What you refer to as "Magnetic flux density", would be the magnitude of the magnetic field $\mathbf B$. Magnetic flux $\Phi$ is a scalar, it is modeled as the amount of field lines passing trough a given surface thus, since it is a dot product, flux is the magnitude of the perpendicular component of the magnetic field times the surface area, $$\Phi = \int B \circ \hat n \mathcal dA = B_\perp A$$ Surface density is a quantity per unit area hence, dividing flux by area leaves you with the magnitude of the magnetic field perpendicular to the surface, $$\frac \Phi A = B_\perp$$ Finally, magnetic induction is the result of a change in flux, $$\frac {\Delta \Phi} {\Delta t} = \frac{\Delta (B_\perp A)}{\Delta t}$$ See Faraday's Law.

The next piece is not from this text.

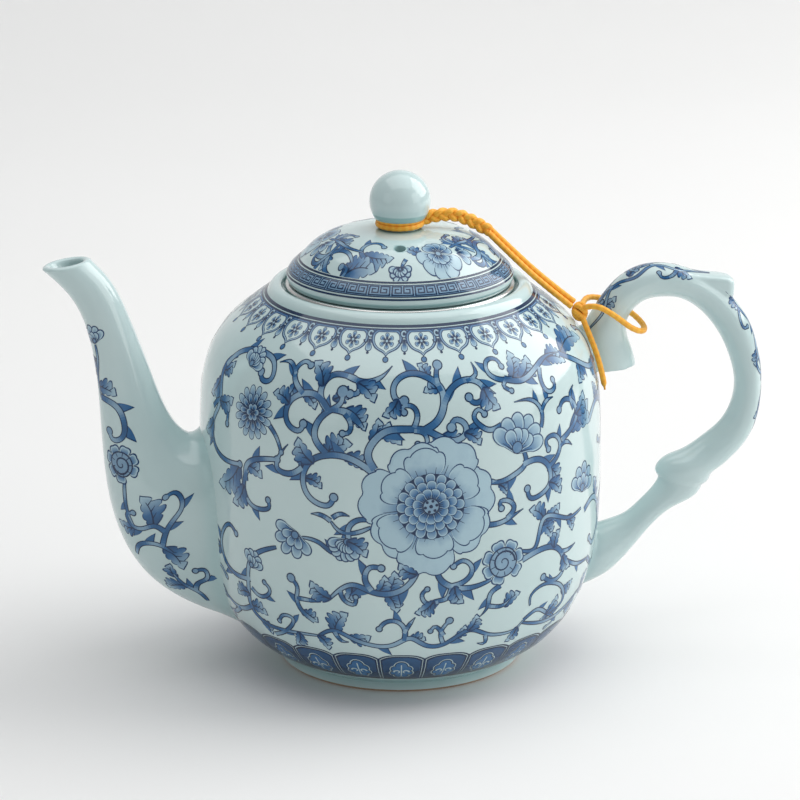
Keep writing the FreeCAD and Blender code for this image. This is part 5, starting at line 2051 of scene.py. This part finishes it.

I think your confusion comes from an older usage of the terms $\mathbf{B}$ and $\mathbf{H}$. Old text books called $\mathbf{H}$ the magnetic field and came up with different names for $\mathbf{B}$, such as magnetic induction or magnetic flux density and etc.
Nowadays, we just call $\mathbf{B}$ the "magnetic field" and $\mathbf{H}$ is just called the "$\mathbf{H}$ field".
The difference is that $\mathbf{B}$ is due to all currents, whereas $\mathbf{H}$ is due to "free current" and the magnetization $\mathbf{M}$.